Abdullahi Samatar occupied the position but was edged out during a reorganisation exercise. Sidai contested for the Busia governor’s seat in the last general elections on a United Democratic Front party ticket and lost to Sospeter Ojaamong.
Some Coast politicians are also reported to be lobbying for a Coastal to succeed Manduku in case he is charged in court.
One Jira from Coast Water is also being brought in to take over as the procurement manager to replace Aza Dzengo. Former procurement manager Yobesh Oyaro, is also scheming on how to return at the port of Mombasa as GM finance.
He was transferred to Kisumu several months ago. Oyaro who has close ties with Mombasa tycoons has no time for Manduku. Both are from the Abagusii community. The name of Miriam Khamis, a one-time port principal security officer is also mentioned as a likely successor.
Those baying for Manduku’s blood are keenly following current investigations by DCI in the Sh2.7 billion tender scandal.
The probe implicates top officials at the authority with Manduku accused of authorising irregular expenditures totaling to Sh2.73 billion.
Manduku has since dismissed the allegations claiming they are being fronted by people interested in KPA tenders he cancelled.
In three projects including Makongeni Goodshed yard, manufacture of concrete barriers and Kisumu port revitalization, have come out in the public domain. An investigation file by the Economic and Commercial Crimes Unit states that Manduku oversaw the preparation of bills of quantity for eight firms without requisition forms from the user — the Inland Container Depot in Nairobi for the Makongeni Goodshed yard project.
Manduku, KPA general manager in charge of operations William Rutto, senior works officer Anthony Muhanji, works officer Juma Chigulu and principal works officer, Bernard Nyobange are accused of colluding to divide the 2,100 square meters yard belonging to Kenya Railways into 9 zones and awarded eight contractors the concrete works.
To DCI, the split was unprocedural with the aim of avoiding open and competitive tendering process and cost the taxpayer Sh506 million.
Investigations show that the firms were paid in full despite not completing the job, as Kenya Railways reclaimed its land and demolished the concrete structures.
In the Kisumu port revitalisation project Sh800 million was shared by seven firms with works projected to cost Sh100 million.
Investigators say a top official at KPA was pushing for the seven companies to be awarded the tenders.
Procurement regulations were breached to award the seven companies the tenders which DCI claims documents were forged to sanitise the process.

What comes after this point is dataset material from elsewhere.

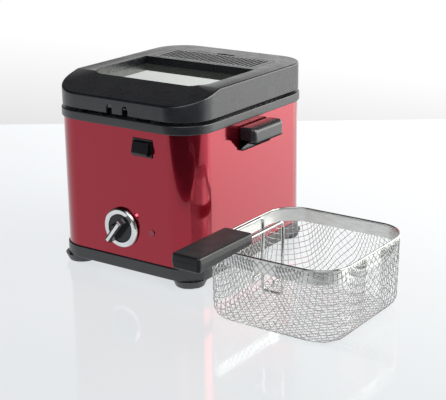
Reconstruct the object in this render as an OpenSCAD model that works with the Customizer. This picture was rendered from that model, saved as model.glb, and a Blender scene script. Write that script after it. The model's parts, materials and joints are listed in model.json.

Record from KPA finance department reveal that the firms that benefited are Ponoma Constructions Sh205 million, Ricco Contractors Sh108 million, while Sh129 million was paid to Associated Electricals, Yuaf Agencies got Sh163 million with Stone Contractors banking Sh128 million.
Tudor Engineering Limited was paid Sh35 million and Kites Technical Ltd Sh33 million, according to the investigations report.
The suspects in DCI report include Manduku, Mathews Amutu, who heads the port electrical works, project manager William Tenay, head of procurement Aza Dzengo, principal procurement officer Ali Mwinjaka, civil technician Tom Okeyo and directors of Stone Contractors.
It is said that KPA directed that Sh1.4 billion tender for the construction of 17,940 concrete barriers be awarded to 10 companies without following the procurement regulations. The said barriers are substandard and can cost less than Sh5,000, according to DCI report.
Two senior KPA officials have told investigators that there was no need for concrete barriers. Even then, the barriers were grossly overpriced from about Sh10,000 to Sh79,000 a piece.
Suspects in concrete barriers include Manduku, senior works officer Anthony Muhanji and works officer Juma Chilugu.